Les améliorations concernent par exemple :

  • La performance des moyens de débogage,

  • La pertinence et l’acuité des messages émis par les chaines de compilation,

  • La puissance des outils d’analyse statique et les progrès faits sur les technologies afférentes. Par exemple les méthodes formelles pour ce qui concerne la technologie SPARK,

  • Des IDE évolutives et conviviales,

Cette boite à outils peut être aussi enrichie par ses propres outils (outillages). Pour ce qui concerne Systerel, nous utilisons majoritairement : Python, Libadalang, BASH etc…

Pour filer la métaphore, on peut dire qu’il y a vingt ans vous n’aviez qu’un seul tournevis pour plusieurs types de vis alors qu’aujourd’hui vous pouvez disposer de tous les tournevis possibles ou vous pouvez aussi fabriquer votre propre tournevis !

Une autre évolution notable concerne la systématisation de l’utilisation d’environnements de développement. Là aussi, il est plus simple de nos jours de mettre en place un environnement de développement bien adapté au projet : c’est la boite à outils pour nos tournevis !

Dans ce domaine, Systerel apporte le plus grand soin à la mise en place de ces environnements sachant qu’un environnement soigné permet toujours de garantir une bonne pérennité du projet.

Pour terminer sur les outillages, les systèmes de log des applications sont, comme pour les environnements, des points qui doivent faire l’objet de beaucoup d’attention. Soigner le système de log d’une application permet toujours de gagner à terme beaucoup de temps aussi bien dans les phases de développement que lors de l’exploitation opérationnelle.

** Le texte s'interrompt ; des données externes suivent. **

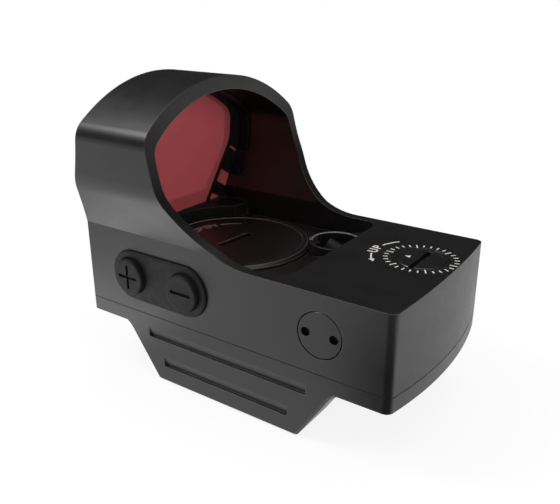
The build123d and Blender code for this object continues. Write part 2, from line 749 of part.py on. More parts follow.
def adjuster_seal():
    top = -SCREW_SET_BACK - SCREW_HEAD - 0.03
    return ring(SCREW_HEAD_R, SCREW_NECK_R + RUNNING_FIT, top - ADJUSTER_SEAL, top)


# Mechanism


def windage_carriage():
    """Slide on two rods, with a tee-headed tongue that guides the emitter block."""
    low = (CARRIAGE_LEFT_X, CARRIAGE_REAR_Y, CARRIAGE_BOTTOM_Z)
    high = (CARRIAGE_RIGHT_X, CARRIAGE_FRONT_Y, CARRIAGE_TOP_Z)
    body = block(low, high) + tongue(0)
    for bar in rods(ROD_R + RUNNING_FIT, CHAMBER_HALF).children:
        body -= bar
    axis = Plane((0, WINDAGE_Y, WINDAGE_Z), z_dir=(1, 0, 0))
    body -= axis * rod(SCREW_SHAFT_R + RUNNING_FIT, CARRIAGE_LEFT_X - 1, CARRIAGE_RIGHT_X + 1)
    nut_start = CARRIAGE_RIGHT_X - WINDAGE_NUT_LENGTH
    return body - axis * rod(WINDAGE_NUT_R, nut_start, CARRIAGE_RIGHT_X + 1)


def tongue(fit):
    """The carriage's vertical tee, or the slot for it when fit is given."""
    front = CARRIAGE_FRONT_Y + TONGUE_NECK
    reach = 1 if fit else 0
    low_z, high_z = CARRIAGE_BOTTOM_Z - 4 * reach, CARRIAGE_TOP_Z + 4 * reach
    neck_half, head_half = TONGUE_NECK_HALF + fit, TONGUE_HEAD_HALF + fit
    neck_low = (EMITTER_X - neck_half, CARRIAGE_FRONT_Y - reach, low_z)
    neck = block(neck_low, (EMITTER_X + neck_half, front + fit, high_z))
    head_low = (EMITTER_X - head_half, front - fit, low_z)
    head_high = (EMITTER_X + head_half, front + TONGUE_HEAD + fit, high_z)
    return neck + block(head_low, head_high)


def windage_nut():
    axis = Plane((0, WINDAGE_Y, WINDAGE_Z), z_dir=(1, 0, 0))
    start = CARRIAGE_RIGHT_X - WINDAGE_NUT_LENGTH
    return axis * ring(WINDAGE_NUT_R, SCREW_SHAFT_R + RUNNING_FIT, start, CARRIAGE_RIGHT_X)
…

Dans le cadre de ses développements Ada, Systerel a développé toute une suite de composants basés en grande partie sur GNATCOLL (GNAT Component Collection) ainsi qu’une console virtuelle (NCA : NetCatAda) permettant de déporter facilement des traces et des logs vers une station dédiée Linux ou Windows.

Copie d'écran de NCA montrant l'affichage de logs avec différentes fonctionnalités (couleurs, barre de progressions,…)

Copie d’écran de NCA

Le matériel

C’est probablement dans ce domaine que les progrès ont été les plus significatifs. Au travers des refontes et des migrations menées par Systerel, nous avons pu voir rétrospectivement combien les choses avaient bien changé :

  • Généralisation des architectures SMP et SIMD,

  • Passage du MHz au GHz sur les ordres de grandeur des fréquences processeurs et des bus,

  • Inflation de la taille et du niveau des caches ainsi que des ressources mémoires en général,

  • Introduction de la logique programmable, des SSD, des GPU, de nouveaux types d’interfaces, etc…

Même si ces évolutions sont de fait très intéressantes et ouvrent de nouveaux champs en termes d’architectures, il faut cependant rester bien vigilant sur la façon de développer sur de telles architectures et ne pas croire que la « sensation » d’avoir des ressources illimitées par rapport à ce que l’on avait il y a vingt ans est un blanc-seing pour faire des applications peu optimisées utilisant des ressources indues même si celles-ci sont disponibles.

Il faut toujours garder à l’esprit que faire des choses raisonnables et simples sera toujours payant sur le moyen et le long terme.

Les contraintes

Même si des contraintes et des exigences normatives existaient déjà il y a vingt ans, celles-ci sont maintenant plus systématiques, contraignantes et rigoureuses.

Ainsi donc, dans des programmes de refonte, les industriels peuvent être confrontés à de nouvelles exigences auxquelles ils ne sont pas obligatoirement habitués :

  • Contraintes de sécurité et cybers,

  • Contraintes de sureté (DALSIL),

  • Introduction de la logique programmable,

  • Mise à niveau ou refonte des cadres normatifs,

Dans ce cadre, Systerel accompagne ses clients afin de définir une démarche permettant à moindre coût de produire les artefacts requis sans pour autant sacrifier aux exigences normatives. Par exemple, si le contexte d’un projet ne permet pas de satisfaire à toutes les règles relatives aux normes devant être mises en œuvre (exemple MISRAC++) alors, Systerel proposera un subset minimum de règles à vérifier et le reste sera justifié au travers d’une ou plusieurs démonstrations.

Conclusion

Faire évoluer des applications basées sur de « vieilles technologies » vers des technologies issues d’une « veille technologique » et/ou de desideratas/impératifs de clients demande un savoir-faire.

De par son histoire, Systerel a su accompagner ses clients dans ces programmes de refontes et de mises à niveau technologiques en vue généralement d’adresser des gestions d’obsolescence.

La démarche et l’expérience de Systerel dans ce domaine lui permettent de satisfaire aux exigences actuelles aussi bien en matière d’évolution technologique que normative tout en veillant à impacter au minimum ce qui existait ; on n’a pas tous les jours vingt ans !

Notes

1

Application croisée : on parle ici d’une application issue d’une compilation croisée et destinée à être exécutée sur une cible.

2

Mise en œuvre native : le fait de compiler et exécuter une application normalement prévue pour une cible sur un PC classique de développement logiciel.